Il en résulte une importante incertitude sur la nature juridique des actes de l'Assemblée de Corse, et donc une atteinte au principe constitutionnel de clarté et d'intelligibilité de la loi.
En outre, pour justifier l'introduction d'une telle intervention dans le domaine législatif, le Gouvernement ne saurait utilement se prévaloir du droit à l'expérimentation reconnu par le Conseil constitutionnel dans sa décision no 93-322 DC du 28 juillet 1993. En effet, selon cette jurisprudence, « s'il est loisible au législateur de prévoir la possibilité d'expériences comportant des dérogations aux règles constitutives des établissements publics à caractère scientifique, culturel et professionnel de nature à lui permettre d'adopter par la suite, au vu des résultats de celles-ci, des règles nouvelles appropriées à l'évolution des missions de la catégorie d'établissement en cause ; toutefois il lui incombe alors de définir précisément la nature et la portée de ces expérimentations, les cas dans lesquels celles-ci peuvent être entreprises, les conditions et les procédures selon lesquelles elles doivent faire l'objet d'une évaluation conduisant à leur maintien, à leur modification, à leur généralisation ou à leur abandon ». Ce droit est sans rapport avec la dévolution de pouvoir législatif précédemment constatée. En effet, il s'applique à des mesures d'organisation des établissements publics, lesquels ont des prérogatives de nature beaucoup moins large que les collectivités territoriales, et notamment que la Corse. En outre, à l'occasion de cette décision, le Conseil constitutionnel a souligné que ces expérimentations ne pouvaient être envisagées que dans des domaines très clairement délimités et selon une procédure très stricte garantissant le respect de la compétence que la Constitution donne au législateur. Même à l'occasion de cette décision portant sur un dispositif de portée moins grande, le juge constitutionnel a conclu qu'« en autorisant le pouvoir réglementaire ou les établissements publics concernés à déroger aux règles constitutives qu'il a fixées et l'autorité ministérielle à s'opposer à de telles dérogations ou à y mettre fin, le législateur a méconnu la compétence qu'il tient de l'article 34 de la Constitution en matière de création de catégories d'établissements publics ». Aussi, de la même manière, la disposition déférée ne peut qu'être censurée : la Constitution ne reconnaît pas au législateur la compétence de sa compétence. La loi ne saurait ainsi porter atteinte à la répartition constitutionnelle de compétences normatives.
II. - L'article 7 de la loi relative à la Corse est inconstitutionnel dans la mesure où il revient à instaurer un enseignement obligatoire de la langue corse
L'article 7 de la loi relative à la Corse prévoit notamment que « La langue corse est une matière enseignée dans le cadre de l'horaire normal des écoles maternelles et élémentaires de Corse ». Cette disposition revient clairement à imposer, dans les faits, à tous les élèves de Corse l'apprentissage d'une langue régionale.

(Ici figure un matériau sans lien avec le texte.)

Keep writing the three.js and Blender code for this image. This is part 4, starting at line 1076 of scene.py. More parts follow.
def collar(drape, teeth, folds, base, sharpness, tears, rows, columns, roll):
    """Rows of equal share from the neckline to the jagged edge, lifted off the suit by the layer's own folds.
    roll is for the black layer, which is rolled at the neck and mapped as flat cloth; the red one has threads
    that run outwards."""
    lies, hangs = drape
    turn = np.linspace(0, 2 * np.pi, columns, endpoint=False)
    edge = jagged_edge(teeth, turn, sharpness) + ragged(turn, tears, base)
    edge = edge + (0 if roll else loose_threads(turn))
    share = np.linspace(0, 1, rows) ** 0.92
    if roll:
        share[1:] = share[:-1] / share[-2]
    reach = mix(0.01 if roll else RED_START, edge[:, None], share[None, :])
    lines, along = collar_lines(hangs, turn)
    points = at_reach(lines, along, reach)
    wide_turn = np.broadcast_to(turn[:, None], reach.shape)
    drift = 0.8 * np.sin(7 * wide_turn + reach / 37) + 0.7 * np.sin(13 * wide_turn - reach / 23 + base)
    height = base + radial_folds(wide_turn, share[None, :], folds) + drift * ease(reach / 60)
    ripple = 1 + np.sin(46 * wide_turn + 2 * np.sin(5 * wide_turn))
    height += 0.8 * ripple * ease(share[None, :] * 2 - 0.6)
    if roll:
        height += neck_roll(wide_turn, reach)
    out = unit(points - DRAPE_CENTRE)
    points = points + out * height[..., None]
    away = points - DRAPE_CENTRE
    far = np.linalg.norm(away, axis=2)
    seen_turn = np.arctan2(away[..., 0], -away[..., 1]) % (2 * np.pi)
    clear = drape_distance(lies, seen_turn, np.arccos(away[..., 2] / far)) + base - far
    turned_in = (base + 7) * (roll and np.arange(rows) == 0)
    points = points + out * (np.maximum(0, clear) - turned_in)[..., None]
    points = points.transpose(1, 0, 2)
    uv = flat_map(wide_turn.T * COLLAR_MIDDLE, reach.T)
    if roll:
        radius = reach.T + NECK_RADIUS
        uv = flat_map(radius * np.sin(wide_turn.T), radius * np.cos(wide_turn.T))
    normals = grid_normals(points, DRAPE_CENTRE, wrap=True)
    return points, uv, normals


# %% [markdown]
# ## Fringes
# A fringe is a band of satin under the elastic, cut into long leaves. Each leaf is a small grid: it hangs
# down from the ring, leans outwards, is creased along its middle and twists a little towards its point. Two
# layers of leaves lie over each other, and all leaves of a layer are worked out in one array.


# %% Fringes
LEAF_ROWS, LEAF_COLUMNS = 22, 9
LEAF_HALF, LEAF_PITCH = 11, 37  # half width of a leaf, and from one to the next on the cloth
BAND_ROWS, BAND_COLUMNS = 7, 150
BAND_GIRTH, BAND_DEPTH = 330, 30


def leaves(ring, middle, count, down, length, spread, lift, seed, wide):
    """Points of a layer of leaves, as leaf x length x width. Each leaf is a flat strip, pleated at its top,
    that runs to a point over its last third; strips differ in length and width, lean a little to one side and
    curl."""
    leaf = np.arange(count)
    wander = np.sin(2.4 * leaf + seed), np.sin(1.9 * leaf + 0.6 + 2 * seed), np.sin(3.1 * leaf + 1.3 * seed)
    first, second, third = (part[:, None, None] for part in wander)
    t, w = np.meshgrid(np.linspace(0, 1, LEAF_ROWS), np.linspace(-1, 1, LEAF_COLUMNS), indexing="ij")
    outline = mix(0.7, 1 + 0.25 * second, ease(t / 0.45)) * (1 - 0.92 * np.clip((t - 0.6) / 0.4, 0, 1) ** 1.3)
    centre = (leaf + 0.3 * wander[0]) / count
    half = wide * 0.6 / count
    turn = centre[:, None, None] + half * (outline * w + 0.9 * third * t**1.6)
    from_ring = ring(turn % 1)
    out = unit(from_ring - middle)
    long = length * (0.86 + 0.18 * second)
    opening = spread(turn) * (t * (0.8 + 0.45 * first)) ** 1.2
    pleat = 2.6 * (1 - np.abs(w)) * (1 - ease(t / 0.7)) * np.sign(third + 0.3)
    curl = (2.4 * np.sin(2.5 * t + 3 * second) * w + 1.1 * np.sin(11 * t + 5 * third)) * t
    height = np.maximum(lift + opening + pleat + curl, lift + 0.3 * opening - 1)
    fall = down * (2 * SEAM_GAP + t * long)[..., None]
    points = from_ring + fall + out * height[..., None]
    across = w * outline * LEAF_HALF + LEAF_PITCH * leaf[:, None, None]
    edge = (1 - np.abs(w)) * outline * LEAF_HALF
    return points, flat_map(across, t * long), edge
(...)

Or, il résulte de la jurisprudence constitutionnelle que l'enseignement des langues régionales, s'il peut être proposé comme option, ne saurait être imposé à tous les élèves d'une région sans porter atteinte au principe d'égalité. Ainsi, la décision no 91-290 DC du 9 mai 1991 précité précisait que « cet enseignement n'est pas contraire au principe d'égalité dès lors qu'il ne revêt pas un caractère obligatoire ». Or s'agissant d'un enseignement prévu dans le temps scolaire des écoles maternelles et élémentaires, il apparaît clairement que l'exercice de la liberté de choix des parents sera largement entravé. Selon le président de la commission des lois de l'Assemblée nationale, il s'agit d'un enseignement qui n'est « ni obligatoire ni optionnel ». Cette ambivalence ne saurait dissimuler le constat que, dans les faits, cet enseignement est bel et bien imposé à tous.

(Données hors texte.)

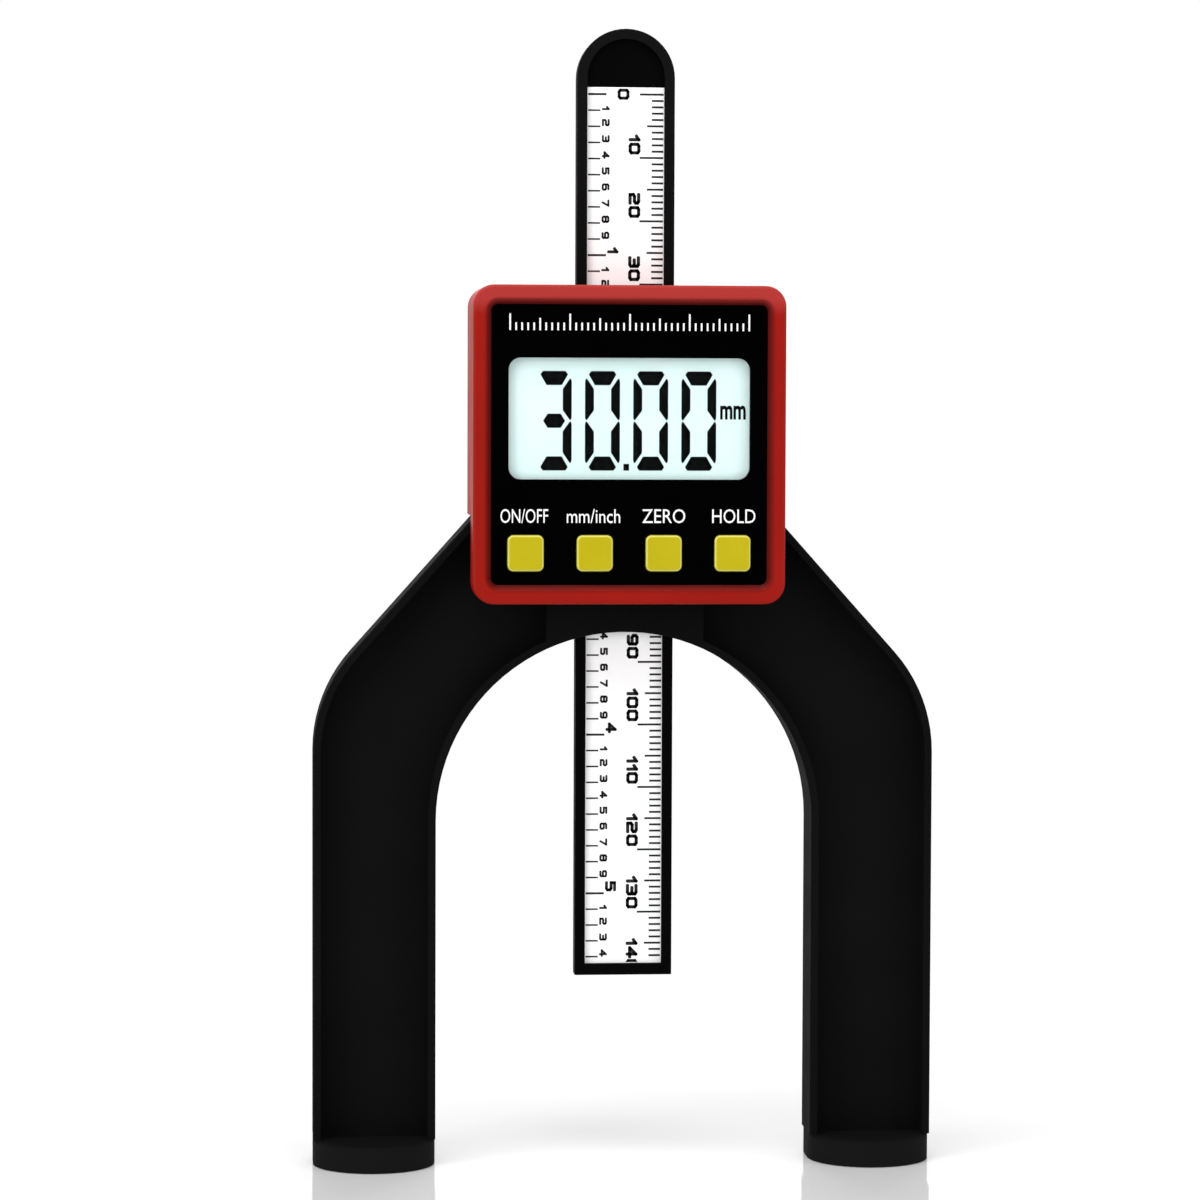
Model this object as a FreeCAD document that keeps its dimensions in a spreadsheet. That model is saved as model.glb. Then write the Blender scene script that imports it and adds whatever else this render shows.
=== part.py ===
import FreeCAD, Part
import math
import os
import re
import Sketcher

# Digital depth gauge: a scale beam slides up and down through the display housing of a two-legged stand.
# Millimetres. X runs to the right, the front faces -Y, Z points up, the soles stand on Z = 0.
# The origin is the middle of the footprint.

# Driving sizes, one spreadsheet row each: alias, value, what it is
SIZES = [
    ("gap_width", 60.0, "clear width between the legs"),
    ("leg_width", 19.4, "width of a leg and of its foot"),
    ("arch_centre", 54.9, "height of the centre of the arch"),
    ("stand_depth", 10.0, "depth of the stand from rim to rim"),
    ("rim_width", 1.2, "width of the raised rims"),
    ("front_recess", 3.6, "depth of the hollow in the front of the stand"),
    ("web_thick", 2.4, "thickness of the web between the hollows"),
    ("shoulder_rise", 12.95, "height of the shoulder's upper end above the display's lower edge"),
    ("shoulder_angle", 48.3, "slope of the shoulder from level, degrees"),
    ("shoulder_radius", 24.0, "radius from the shoulder into the leg"),
    ("stand_edge", 0.35, "rounding of the stand's outer edges"),
    ("foot_height", 4.1, "thickness of a foot"),
    ("foot_depth", 23.4, "length of a foot from front to back"),
    ("foot_edge", 0.6, "rounding of the foot's upper edge"),
    ("magnet_radius", 4.0, "radius of a foot magnet"),
    ("magnet_thick", 3.0, "thickness of a foot magnet"),
    ("magnet_spacing", 10.4, "distance between the two magnets of a foot"),
    ("magnet_inset", 0.1, "depth of the magnets behind the sole"),
    ("bridge_width", 25.0, "width of the block in front of the beam"),
    ("bridge_thick", 1.4, "thickness of the block in front of the beam"),
    ("crown_margin", 4.75, "height of the display's lower edge above the crown of the arch"),
    ("display_width", 49.2, "width of the display case"),
    ("display_height", 50.0, "height of the display case"),
    ("case_depth", 7.5, "how far the display case stands out of the stand"),
    ("case_wall", 2.0, "wall of the display case"),
    ("case_corner", 3.3, "corner radius of the display case"),
    ("case_edge", 0.5, "rounding of the case's front edge"),
    ("bevel_width", 0.85, "width of the bevel round the face panel"),
    ("bevel_depth", 0.95, "depth of the bevel round the face panel"),
    ("skirt_wall", 1.1, "wall of the case where it wraps the stand's box"),
    ("skirt_gap", 0.8, "gap between the shoulder and the skirt's lower end"),
    ("box_wall", 1.8, "wall of the stand's box behind the display"),
    ("fit_gap", 0.1, "clearance between pieces that fit together"),
    ("ring_side", 2.95, "width of the case's ring at the sides of the face panel"),
    ("ring_end", 3.1, "width of the case's ring above and below the face panel"),
    ("panel_corner", 1.0, "corner radius of the face panel"),
    ("panel_inset", 1.0, "depth of the face panel behind the case's front"),
    ("panel_thick", 0.9, "thickness of the face panel"),
    ("plate_thick", 1.2, "thickness of the plate that carries the face panel"),
    ("window_side", 2.65, "width of the face panel beside the window"),
    ("window_over", 8.275, "height of the face panel above the window"),
    ("window_under", 16.475, "height of the face panel below the window"),
    ("window_corner", 1.9, "corner radius of the display window"),
    ("window_inset", 0.2, "depth of the clear window behind the face panel"),
    ("cell_side", 1.5, "reach of the liquid crystal cell past the window's sides"),
    ("cell_end", 1.775, "reach of the liquid crystal cell past the window's ends"),
    ("cell_thick", 2.2, "thickness of the liquid crystal cell"),
    ("holder_rim", 1.0, "width of the holder's rim round the cell"),
    ("zebra_inset", 2.5, "distance of a zebra strip's ends from the sides of the cell"),
    ("zebra_width", 2.0, "width of a zebra strip"),
    ("board_side", 0.6, "room between the main board and the case's side walls"),
    ("board_end", 1.0, "room between the main board and the case's end walls"),
    ("board_notch", 4.0, "corner notches of the main board"),
    ("board_thick", 1.0, "thickness of the main board"),
    ("sensor_side", 0.15, "room at each side of the sensor board in the beam's front"),
    ("sensor_length", 32.0, "length of the sensor board"),
    ("sensor_thick", 0.8, "thickness of the sensor board"),
    ("sensor_gap", 0.2, "air gap between the sensor and the scale"),
    ("header_rise", 1.4, "height of the pin header between the boards"),
    ("header_width", 10.0, "width of the pin header"),
    ("header_depth", 2.0, "depth of the pin header"),
    ("chip_size", 7.0, "side of the controller chip"),
    ("chip_thick", 1.0, "thickness of the controller chip"),
    ("chip_side", 4.5, "distance of the controller chip from the beam's side"),
    ("chip_drop", 6.0, "height of the chip's lower edge below the display's middle"),
    ("button_size", 5.65, "side of a button"),
    ("button_corner", 0.9, "corner radius of a button"),
    ("button_edge", 0.4, "rounding of a button's front edge"),
    ("button_side", 5.345, "distance of the outer buttons' centres from the face panel's sides"),
    ("button_under", 4.9, "height of the buttons' centres above the face panel's lower edge"),
    ("button_rise", 0.6, "how far a button stands out of the face panel"),
    ("button_gap", 0.15, "clearance round a button"),
    ("flange_width", 0.6, "width of a button's flange"),
    ("flange_thick", 0.5, "thickness of a button's flange"),
    ("stem_radius", 1.8, "radius of a button's stem"),
    ("switch_size", 4.6, "side of a key switch"),
    ("switch_height", 2.0, "height of a key switch"),
    ("plunger_radius", 1.5, "radius of a key switch's plunger"),
    ("plunger_rise", 0.7, "how far the plunger stands out of its switch"),
    ("plunger_hidden", 0.9, "length of the plunger inside its switch"),
    ("switch_floor", 0.4, "floor of a key switch"),
    ("screw_side", 3.6, "distance of the case screws from the case's sides"),
    ("screw_end", 4.0, "distance of the case screws from the case's ends"),
    ("boss_radius", 2.2, "radius of the case screws' bosses"),
    ("screw_radius", 0.9, "radius of a case screw's shank"),
    ("screw_head", 1.6, "radius of a case screw's head"),
    ("head_thick", 1.3, "thickness of a case screw's head"),
    ("head_inset", 0.3, "depth of a case screw's head in its hole"),
    ("screw_bite", 2.6, "length of a case screw inside the case"),
    ("pillar_radius", 1.6, "radius of the main board's pillars"),
    ("board_screw", 0.7, "radius of a board screw's shank"),
    ("board_head", 1.4, "radius of a board screw's head"),
    ("board_head_thick", 0.9, "thickness of a board screw's head"),
    ("pillar_side", 10.0, "distance of the upper pillars from the main board's sides"),
    ("beam_length", 150.3, "length of the beam"),
    ("beam_width", 15.5, "width of the beam"),
    ("beam_thick", 3.6, "thickness of the beam"),
    ("beam_tip", 30.0, "height of the beam's lower end at rest"),
    ("beam_edge", 0.3, "rounding of the beam's front edges"),
    ("slide_gap", 0.1, "clearance round the beam in its slot"),
    ("slot_margin", 0.15, "extra room round the beam in the case's top"),
    ("beam_rim", 1.6, "width of the beam's raised rim"),
    ("strip_head", 9.15, "length of the beam above the scale strip"),
    ("strip_foot", 1.75, "solid end of the beam under the scale strip"),
    ("strip_inset", 0.7, "depth of the scale strip behind the beam's front"),
    ("strip_thick", 0.2, "thickness of the printed strip"),
    ("scale_thick", 0.8, "thickness of the scale board"),
    ("travel_down", 30.0, "travel of the beam down to the floor"),
    ("travel_up", 50.0, "travel of the beam up to its stop"),
    ("stop_gap", 0.3, "room past the travel in the beam's groove"),
    ("groove_gap", 0.2, "clearance beside the lock pad in the beam's groove"),
    ("groove_depth", 0.8, "depth of the groove in the beam's back"),
    ("rail_width", 1.6, "width of the rails behind the beam"),
    ("rail_reach", 7.3, "outer edge of the rails behind the beam"),
    ("rib_thick", 1.5, "thickness of the ribs beside the beam"),
    ("rib_length", 9.0, "length of the ribs beside the beam"),
    ("rib_front", 0.5, "how far the ribs stay behind the beam's front"),
    ("spring_length", 20.0, "length of the drag spring"),
    ("spring_bow", 2.1, "bow of the drag spring"),
    ("spring_thick", 0.25, "thickness of the drag spring"),
    ("spring_width", 3.0, "width of the drag spring"),
    ("spring_gap", 0.05, "clearance at each side of the drag spring"),
    ("lock_drop", 15.0, "height of the lock screw below the display's middle"),
    ("pad_radius", 1.5, "radius of the lock pad"),
    ("pad_clear", 0.5, "room between the lock pad and the groove's floor"),
    ("pad_length", 2.4, "length of the lock pad"),
    ("lock_boss", 4.0, "radius of the lock screw's boss"),
    ("insert_radius", 2.6, "radius of the threaded insert"),
    ("insert_length", 2.7, "length of the threaded insert"),
    ("lock_shank", 1.4, "radius of the lock screw"),
    ("turn_gap", 0.05, "clearance round the lock screw"),
    ("knob_radius", 6.25, "radius of the lock knob"),
    ("knob_gap", 0.6, "room between the knob and the stand"),
    ("knob_end", 12.5, "distance of the knob's face behind the middle"),
    ("knob_neck", 4.2, "radius of the knob's collar"),
    ("knob_collar", 1.4, "length of the knob's collar"),
    ("knob_edge", 0.6, "bevel of the knob's edges"),
    ("flute_count", 16, "number of flutes round the knob"),
    ("flute_radius", 0.7, "radius of the flutes round the knob"),
    ("knob_dish", 0.8, "depth of the dish in the knob's face"),
    ("knob_rim", 1.5, "rim round the dish in the knob's face"),
    ("battery_inset", 9.4, "distance of the battery's centre from the case's side"),
    ("battery_rise", 3.0, "height of the battery above the display's middle"),
    ("battery_radius", 5.8, "radius of the button cell"),
    ("battery_thick", 5.4, "thickness of the button cell"),
    ("terminal_radius", 4.7, "radius of the cell's negative face"),
    ("terminal_thick", 0.85, "height of the cell's negative face"),
    ("battery_gap", 0.15, "clearance round the cell"),
    ("cup_wall", 2.05, "wall of the battery cup"),
    ("cap_radius", 6.9, "radius of the battery cap"),
    ("cap_thick", 1.2, "thickness of the battery cap's disc"),
    ("plug_radius", 6.1, "radius of the battery cap's plug"),
    ("plug_length", 1.35, "length of the battery cap's plug"),
    ("lug_width", 3.0, "width of the battery cap's lugs"),
    ("lug_thick", 0.65, "thickness of the battery cap's lugs"),
    ("lug_turn", 60.0, "turn of the battery cap between shut and free, degrees"),
    ("coin_length", 9.5, "length of the coin slot"),
    ("coin_width", 1.6, "width of the coin slot"),
    ("coin_depth", 0.7, "depth of the coin slot"),
    ("contact_thick", 0.25, "thickness of the battery contacts"),
    ("contact_width", 3.0, "width of the battery contacts"),
    ("contact_reach", 3.4, "length of the positive contact beside the cell"),
    ("leaf_root", 3.8, "distance of the negative contact's fold from the cell's middle"),
    ("leaf_foot", 3.4, "length of the negative contact on the main board"),
    ("leaf_bend", 1.2, "distance of the negative contact's bend past the cell's middle"),
    ("leaf_tip", 3.2, "distance of the negative contact's tip past the cell's middle"),
]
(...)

Comme le soulignait également la décision constitutionnelle no 96-373 DC du 9 avril 1996 au sujet de l'apprentissage de la langue tahitienne, « un tel enseignement ne saurait toutefois, sans méconnaître le principe d'égalité, revêtir un caractère obligatoire pour les élèves ; qu'il ne saurait non plus avoir pour objet de soustraire les élèves scolarisés dans les établissements du territoire aux droits et obligations applicables à l'ensemble des usagers des établissements qui assurent le service public de l'enseignement ou sont associés à celui-ci ».

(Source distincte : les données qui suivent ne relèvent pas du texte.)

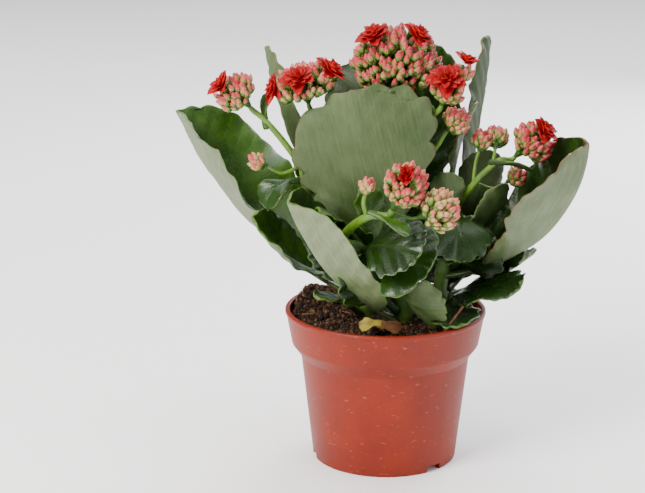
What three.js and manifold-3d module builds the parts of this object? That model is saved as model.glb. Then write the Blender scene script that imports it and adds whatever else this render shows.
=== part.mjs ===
// Potted kalanchoe: a round nursery pot of soil with four leafy shoots, flower stalks,
// heads of buds and open double flowers. Millimetres, +Z up, -Y is the front.
// The origin is the centre of the pot's underside.
import * as THREE from "three";
import * as BufferGeometryUtils from "three/addons/utils/BufferGeometryUtils.js";
import Module from "manifold-3d";

const wasm = await Module();
wasm.setup();

// ---------- driving dimensions ----------
const gap = 0.3; // clearance between pieces that touch

const potHeight = 80.4;
const rimRadius = 52.5; // outside of the lip
const lipHeight = 2.4;
const lipWidth = 2.6;
const lipProud = 0.6; // how far the lip stands out from the collar
const collarHeight = 18; // lip down to the collar's lower edge
const collarDraft = 2.9; // the collar is this much narrower at its lower edge
const stepHeight = 6.5; // slope from the collar in to the wall
const stepWidth = 4.8;
const footRadius = 37.8;
const potWall = 1.4;
const floorThickness = 1.8;
const footRise = 3.2; // height of the raised channel under the floor
const footRingWidth = 2.4;
const discRadius = 18; // flat disc in the middle of the underside
const holeCount = 8;
const holeRadius = 3;
const notchCount = 3; // drainage notches through the foot ring
const notchWidth = 9;
const notchTurn = 43; // degrees from the front to the first notch

const soilDrop = 5.4; // lip down to the soil
const moundHeight = 11; // soil heaped against the back left of the pot
const moundPlace = [-38, 15];
const moundSpread = 11;

const plantScale = 1; // whole plant above the soil
const rootDepth = 30; // how far the shoots go down into the soil
const leafThickness = 1.7;
const petioleThickness = 2.6;
const petioleHalfWidth = 2.2;
const bractThickness = 1.1;
const budLump = 0.12; // height of the bud lumps on a head, as a share of its radius
const flowerRadius = 9.5;
const flowerHeight = 8;
const flowerSink = 5; // how deep a flower sits among the buds of its head

// ---------- shoots: points up the axis, radius at the soil and at the top ----------
const shoots = {
  front: { axis: [[10, -10, 0], [7, -14, 18], [-4, -23, 35], [-19, -36, 49]], radii: [4.6, 2.8] },
  back: { axis: [[2, 12, 0], [1, 11, 30], [2, 8, 62]], radii: [5, 3.2] },
  left: { axis: [[-9, 2, 0], [-19, 0, 28], [-38, -5, 57], [-43, -8, 79]], radii: [4.4, 2.2] },
  right: { axis: [[27, 5, 0], [31, 4, 30], [37, 2, 58]], radii: [4.6, 2.8] },
};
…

Au regard de cette jurisprudence, il aurait été nécessaire de préciser dans le texte déféré qu'il s'agissait bien d'organiser un enseignement optionnel ouvert à tous ceux qui le souhaitent. Au lieu de cela, l'article 7 instaure une obligation détournée dont l'ambiguïté ne saurait être regardée que comme inconstitutionnelle.
Par ces motifs, les députés soussignés demandent au Conseil constitutionnel de bien vouloir déclarer contraires à la Constitution les articles 1er et 7 de la loi relative à la Corse.